Member of the New Hampshire Senate from the 20th district
- Incumbent
- Assumed office December 4, 2024
- Preceded by: Lou D'Allesandro

Member of the Manchester Board of Aldermen from Ward 3
- In office January 7, 2020 – January 6, 2026
- Preceded by: Tim Baines
- Succeeded by: Dana Dexter
- In office January 5, 2010 – January 2, 2018
- Preceded by: Peter M. Sullivan
- Succeeded by: Tim Baines

Member of the New Hampshire House of Representatives from Hillsborough County
- In office December 7, 2022 – December 4, 2024
- Constituency: Hillsborough 23rd
- In office December 3, 2014 – December 7, 2022
- Constituency: Hillsborough 10th
- In office December 5, 2012 – December 3, 2014
- Constituency: Hillsborough 42nd
- In office December 6, 2006 – December 5, 2012
- Constituency: Hillsborough 10th

Personal details
- Born: September 20, 1955 (age 70) Manchester, New Hampshire, U.S.
- Party: Democratic
- Spouse: Karen Long

= Patrick Long (New Hampshire state senator) =

American politician

Patrick Long (born September 20, 1955 (Note: The Patch article dated to October 2017 mentioned he was 62 at the time and the second reference has his birthday on September 20, which puts his birth year in 1955.)) is an American politician who has served in the New Hampshire State Senate since 2024, representing the 20th district. A member of the Democratic Party, Long previously served in the New Hampshire House of Representatives from 2006 to 2024 and two stints on the Manchester Board of Aldermen from 2010 to 2018 and from 2020 to 2026.

==Early life, education, and career==
Long was born and raised in the West Side of Manchester, New Hampshire. At age 3, Long and his family lost access to subsidized housing and experienced homelessness. As a result, Long and his brother Mickey were brought to St. Peter's Orphanage via Catholic Charities USA, whereas his mother was placed in Goffstown's Hillsborough County Farm (Note: The county farm was the site of the New Hampshire State Prison for Women until 2018.) and allowed to visit the children on Sundays. His mother regained custody of the siblings when he was 16 years old. Long attended Manchester High School West, where he earned his GED.

After high school, Long joined an apprenticeship with the Ironworkers Union Local 7. He rose through the union's ranks, ultimately serving as the business manager for 13 years.

==Political career==
Long served in the New Hampshire House of Representatives from 2006 to 2024, representing Manchester-based districts. He represented Hillsborough's 10th district from 2006 to 2012 and from 2014 to 2022, Hillsborough's 42nd district from 2012 to 2014, and Hillsborough's 23rd district from 2022 to 2024. Long served as vice chair of the Children and Family Law Committee from 2022 to 2024.

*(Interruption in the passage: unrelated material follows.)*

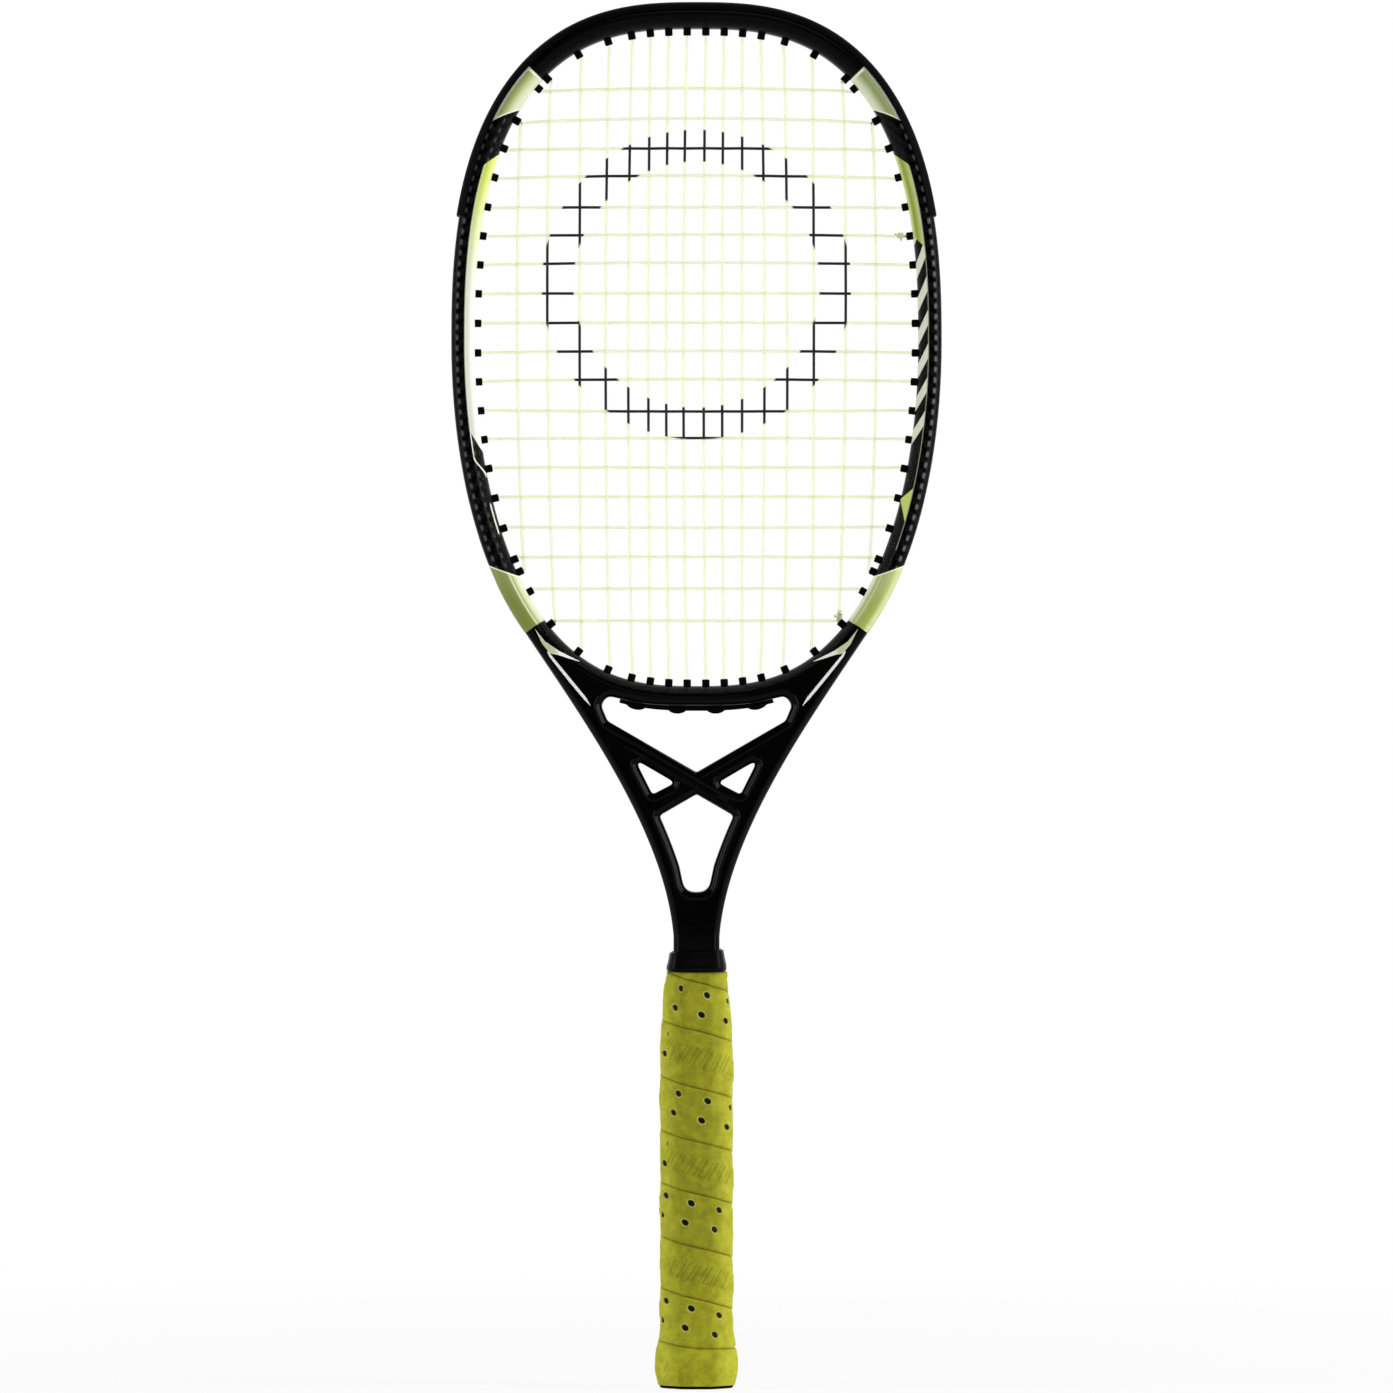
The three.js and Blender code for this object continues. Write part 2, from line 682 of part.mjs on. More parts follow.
// Way along the groove from one hole to the next, without steps that lie too near a hole.
function grooveWay(from, to, y) {
  const [low, high] = [Math.min(from, to), Math.max(from, to)];
  const margin = tightCorner / stepLength;
  const inner = stepsBetween(low, high).slice(1, -1).filter((s) => s - low > margin && high - s > margin);
  const way = [mouth(low, y), ...inner.map((s) => mouth(s, y)), mouth(high, y)];
  return from < to ? way : way.reverse();
}

// Turns round an anchor string, climbing along it; a turn starts on the tail's side.
function knot(start, along, tailSide) {
  const radius = (2 * stringRadius + stringGap) / Math.cos(Math.PI / knotSteps);
  const climb = (2 * stringRadius + stringGap) / knotSteps;
  const across = new THREE.Vector3().crossVectors(along, tailSide);
  return Array.from({ length: Math.round(knotTurns * knotSteps) }, (_, k) => {
    const turn = (2 * Math.PI * k) / knotSteps;
    return start.clone()
      .addScaledVector(along, knotStandoff + k * climb)
      .addScaledVector(tailSide, radius * Math.cos(turn))
      .addScaledVector(across, radius * Math.sin(turn));
  });
}

// The 16 mains as one string, from the tie on the left to the tie on the right.
function makeMainString() {
  const front = new THREE.Vector3(0, -1, 0);
  const tie = (side) => {
    const anchor = bend(side * tieHole, crossLane);
    const inward = new THREE.Vector3(-side, 0, 0);
    return [bend(side * tieHole, mainLane), ...knot(anchor, inward, front)];
  };
  const route = [...tie(-1).reverse(), ...grooveWay(-tieHole, -sharedTop, mainLane)];
  const sides = [-1, 1].flatMap((side) => mainShares.map((_, j) => side * (side < 0 ? mainCount - j : j + 1)));
  let down = true;
  sides.forEach((number, k) => {
    const column = Math.abs(number) - 1;
    const side = Math.sign(number);
    const [top, foot] = [side * mainTops[column], side * mainFeet[column]];
    route.push(bend(down ? top : foot, mainLane), bend(down ? foot : top, mainLane));
    if (k < sides.length - 1) {
      const next = Math.abs(sides[k + 1]) - 1;
      const nextSide = Math.sign(sides[k + 1]);
      const list = down ? mainFeet : mainTops;
      route.push(...grooveWay(side * list[column], nextSide * list[next], mainLane));
    }
    down = !down;
  });
  return [...route, ...grooveWay(sharedTop, tieHole, mainLane), ...tie(1)];
}

// The crosses as one string, from the tie on the outer left main to the one on the right.
function makeCrossString() {
  const back = new THREE.Vector3(0, 1, 0);
  const startAnchor = bend(-startHole, mainLane);
  const start = knot(startAnchor, new THREE.Vector3(0, 0, -1), back).reverse();
  const route = [...start, bend(-startHole, crossLane), ...grooveWay(-startHole, -crossHoles[0], crossLane)];
  crossHoles.forEach((hole, i) => {
    const side = i % 2 === 0 ? 1 : -1;
    route.push(bend(-side * hole, crossLane));
    if (i === crossCount - 1) return;
    route.push(bend(side * hole, crossLane), ...grooveWay(side * hole, side * crossHoles[i + 1], crossLane));
  });
  const endAnchor = bend(sharedFoot, mainLane);
  return [...route, ...knot(endAnchor, new THREE.Vector3(0, 0, 1), back)];
}

// Height-dependent growth of the handle over its plain middle.
function swell(z) {
  const read = (shares, place) => {
    const k = Math.max(1, shares.findIndex(([at]) => at >= place));
    const [[a, u], [b, v]] = [shares[k - 1], shares[k]];
    return THREE.MathUtils.mapLinear(place, a, b, u, v);
  };
  if (z < buttZone) return buttFlare * read(buttShares, Math.max(z, 0) / buttZone);
  const taperFoot = gripTop - taperZone;
  if (z > taperFoot) return -taperDrop * read(taperShares, Math.min((z - taperFoot) / taperZone, 1));
  return 0;
}

// Rounded octagon of 16 points at a height, with given half sizes.
function octagonRing(z, a, b) {
  const mix = (p, q, share) => [p[0] + (q[0] - p[0]) * share, p[1] + (q[1] - p[1]) * share];
  const [sideEnd, faceEnd] = [[a, flatShare * b], [flatShare * a, b]];
  const quarter = [
    mix(sideEnd, [a, 0], cornerShare),
    mix(sideEnd, faceEnd, cornerShare),
    mix(faceEnd, sideEnd, cornerShare),
    mix(faceEnd, [0, b], cornerShare),
  ];
  const upper = [...quarter, ...quarter.slice().reverse().map(([x, y]) => [-x, y])];
  return [...upper, ...upper.slice().reverse().map(([x, y]) => [x, -y])].map(([x, y]) => new THREE.Vector3(x, y, z));
}

const handleRing = (z, grow) => octagonRing(z, gripWidth / 2 + swell(z) + grow, gripDepth / 2 + swell(z) + grow);
const bodyGrow = -tapeThickness - fitGap;

// Rounded rectangle of the core tube, grown by a distance.
function bevelRing(z, grow) {
  return cutRing(z, coreWidth / 2 + grow, coreDepth / 2 + grow, coreCorner, coreCorner);
}

// The neck's section at a height, grown by a distance.
function neckRing(z, grow) {
  const deep = frameHalfDepth * depthShare(z);
  return cutRing(z, neckWidth / 2 + grow, deep + grow, bevelAcross, bevelDeep * depthShare(z));
}

function cutRing(z, a, b, cutA, cutB) {
  const quarter = [[a, b - cutB], [a - cutA, b]];
  const upper = [...quarter, ...quarter.slice().reverse().map(([x, y]) => [-x, y])];
  return [...upper, ...upper.slice().reverse().map(([x, y]) => [x, -y])].map(([x, y]) => new THREE.Vector3(x, y, z));
}

// Solid through rings made at [height, growth] pairs.
const ringLoft = (ring, pairs) => toSolid(skin(pairs.map(([z, grow]) => ring(z, grow))));

const zoneHeights = (from, to) => {
  const marks = [
    ...buttShares.map(([share]) => share * buttZone),
    ...taperShares.map(([share]) => gripTop - taperZone + share * taperZone),
  ];
  return [from, ...marks.filter((z) => z > from + fitGap && z < to - fitGap), to];
};

// A staple's U outline, grown by a clearance, on the right side of the handle
const stapleFace = gripWidth / 2 + buttFlare + bodyGrow - fitGap;
const stapleLeg = (stapleFace - coreWidth / 2) * stapleLegShare;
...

Long also served two stints the Manchester Board of Mayor and Alderman, the first from 2010 to 2018 and the second from 2020 to 2026. Long lost re-election in 2017 by six votes but was re-elected in 2019. Throughout his time as an alderman, he represented Ward 3, which includes downtown Manchester. He served as an aldermanic liaison to the Manchester Planning Board and the Manchester Heritage Commission. In July 2025, Long declined to seek re-election for his aldermanic term, citing the time constraints posed by the workload of serving as both alderman and state senator.

Long was elected to the New Hampshire State Senate in 2024, succeeding long-time state senator Lou D'Allesandro. He represents the 20th district, which is based in Manchester. Long is not related to the other Patrick Long, a Democratic state representative from Manchester who shares the same name.

In the 2020 presidential election, Long endorsed Elizabeth Warren for president. In the 2024 presidential primary, Long endorsed the write-in Joe Biden campaign.

==Personal life==
Long lives in the West Side of Manchester. He is married to Karen, who assists with operating her family's business in Auburn, New Hampshire. He has a child and grandson who reside in California.